Written request:
Give all of the lines again exactly as they read.

= = =

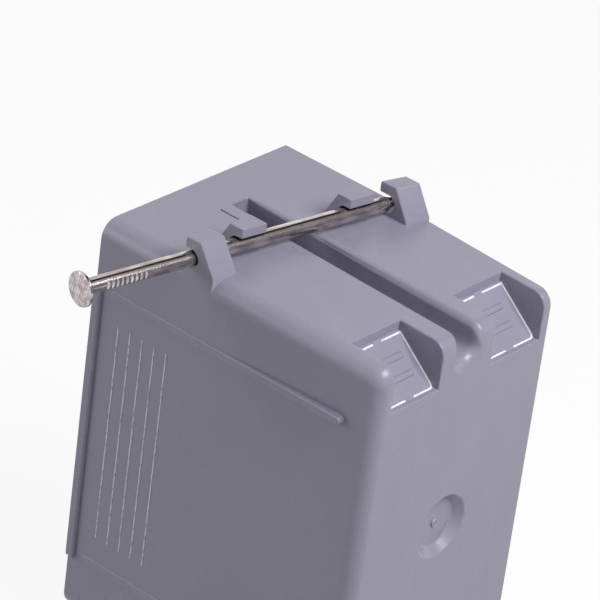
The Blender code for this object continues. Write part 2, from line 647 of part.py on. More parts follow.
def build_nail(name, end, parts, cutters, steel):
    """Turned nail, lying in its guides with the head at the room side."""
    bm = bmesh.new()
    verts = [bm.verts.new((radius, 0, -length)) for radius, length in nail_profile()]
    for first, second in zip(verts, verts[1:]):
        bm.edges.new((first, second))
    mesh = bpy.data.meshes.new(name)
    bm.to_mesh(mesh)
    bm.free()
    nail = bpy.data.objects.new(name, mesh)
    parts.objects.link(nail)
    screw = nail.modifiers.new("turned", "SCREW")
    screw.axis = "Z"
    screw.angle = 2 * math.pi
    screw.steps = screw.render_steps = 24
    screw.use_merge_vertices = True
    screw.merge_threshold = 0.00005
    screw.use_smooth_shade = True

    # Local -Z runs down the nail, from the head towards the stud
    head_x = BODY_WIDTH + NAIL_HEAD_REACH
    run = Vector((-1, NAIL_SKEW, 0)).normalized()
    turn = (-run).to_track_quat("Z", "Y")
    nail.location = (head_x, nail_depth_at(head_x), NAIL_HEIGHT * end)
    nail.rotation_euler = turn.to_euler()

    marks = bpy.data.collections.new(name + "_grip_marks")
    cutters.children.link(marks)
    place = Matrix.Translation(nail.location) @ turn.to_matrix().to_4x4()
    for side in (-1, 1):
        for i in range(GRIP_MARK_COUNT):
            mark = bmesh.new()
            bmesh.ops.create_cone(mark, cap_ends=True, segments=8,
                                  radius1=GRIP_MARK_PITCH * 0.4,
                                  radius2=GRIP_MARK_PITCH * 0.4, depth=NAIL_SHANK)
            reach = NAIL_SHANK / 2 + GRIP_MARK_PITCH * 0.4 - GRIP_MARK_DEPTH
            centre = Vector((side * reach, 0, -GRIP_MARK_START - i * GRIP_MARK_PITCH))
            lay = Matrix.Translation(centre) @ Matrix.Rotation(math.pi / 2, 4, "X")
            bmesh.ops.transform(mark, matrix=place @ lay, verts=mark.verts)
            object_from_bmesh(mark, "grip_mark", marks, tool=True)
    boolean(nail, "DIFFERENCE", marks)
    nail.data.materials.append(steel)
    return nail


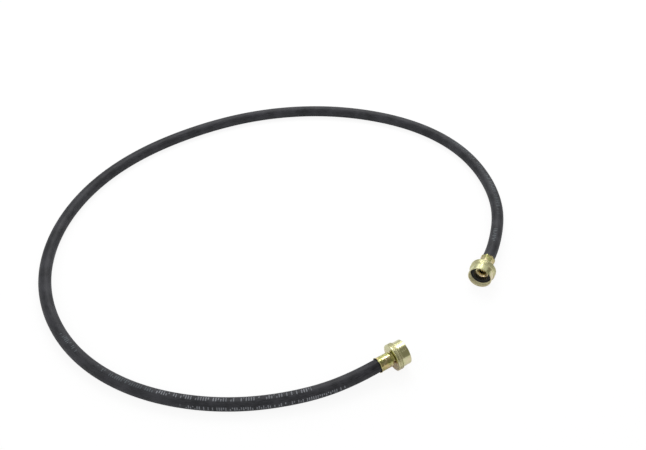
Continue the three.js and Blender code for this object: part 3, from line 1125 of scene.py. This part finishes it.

= = =

Response for this exercise:
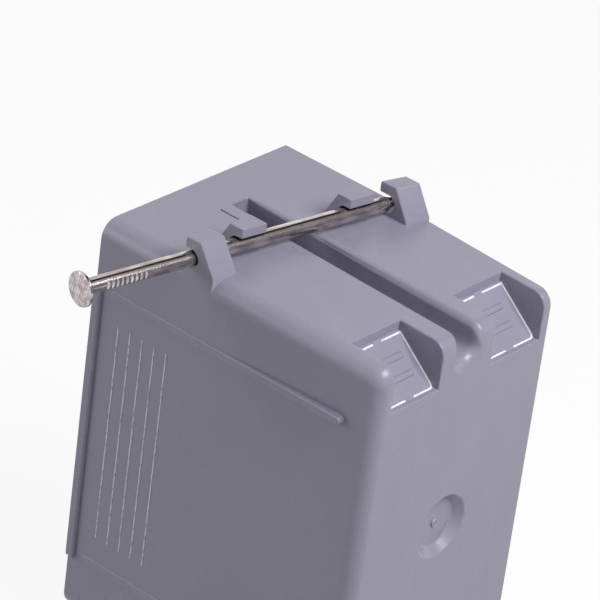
The Blender code for this object continues. Write part 2, from line 647 of part.py on. More parts follow.
def build_nail(name, end, parts, cutters, steel):
    """Turned nail, lying in its guides with the head at the room side."""
    bm = bmesh.new()
    verts = [bm.verts.new((radius, 0, -length)) for radius, length in nail_profile()]
    for first, second in zip(verts, verts[1:]):
        bm.edges.new((first, second))
    mesh = bpy.data.meshes.new(name)
    bm.to_mesh(mesh)
    bm.free()
    nail = bpy.data.objects.new(name, mesh)
    parts.objects.link(nail)
    screw = nail.modifiers.new("turned", "SCREW")
    screw.axis = "Z"
    screw.angle = 2 * math.pi
    screw.steps = screw.render_steps = 24
    screw.use_merge_vertices = True
    screw.merge_threshold = 0.00005
    screw.use_smooth_shade = True

    # Local -Z runs down the nail, from the head towards the stud
    head_x = BODY_WIDTH + NAIL_HEAD_REACH
    run = Vector((-1, NAIL_SKEW, 0)).normalized()
    turn = (-run).to_track_quat("Z", "Y")
    nail.location = (head_x, nail_depth_at(head_x), NAIL_HEIGHT * end)
    nail.rotation_euler = turn.to_euler()

    marks = bpy.data.collections.new(name + "_grip_marks")
    cutters.children.link(marks)
    place = Matrix.Translation(nail.location) @ turn.to_matrix().to_4x4()
    for side in (-1, 1):
        for i in range(GRIP_MARK_COUNT):
            mark = bmesh.new()
            bmesh.ops.create_cone(mark, cap_ends=True, segments=8,
                                  radius1=GRIP_MARK_PITCH * 0.4,
                                  radius2=GRIP_MARK_PITCH * 0.4, depth=NAIL_SHANK)
            reach = NAIL_SHANK / 2 + GRIP_MARK_PITCH * 0.4 - GRIP_MARK_DEPTH
            centre = Vector((side * reach, 0, -GRIP_MARK_START - i * GRIP_MARK_PITCH))
            lay = Matrix.Translation(centre) @ Matrix.Rotation(math.pi / 2, 4, "X")
            bmesh.ops.transform(mark, matrix=place @ lay, verts=mark.verts)
            object_from_bmesh(mark, "grip_mark", marks, tool=True)
    boolean(nail, "DIFFERENCE", marks)
    nail.data.materials.append(steel)
    return nail


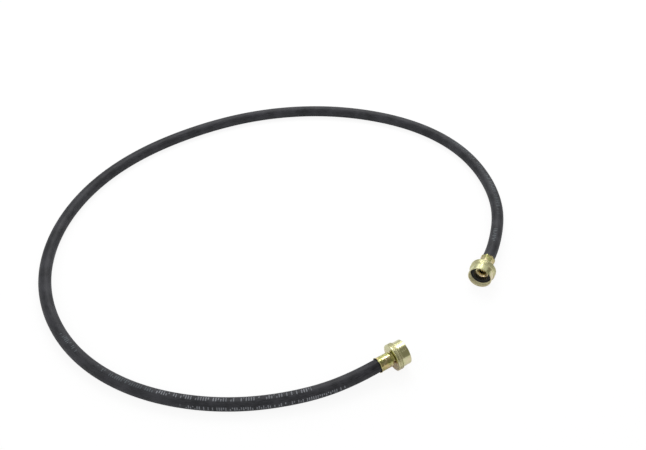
Continue the three.js and Blender code for this object: part 3, from line 1125 of scene.py. This part finishes it.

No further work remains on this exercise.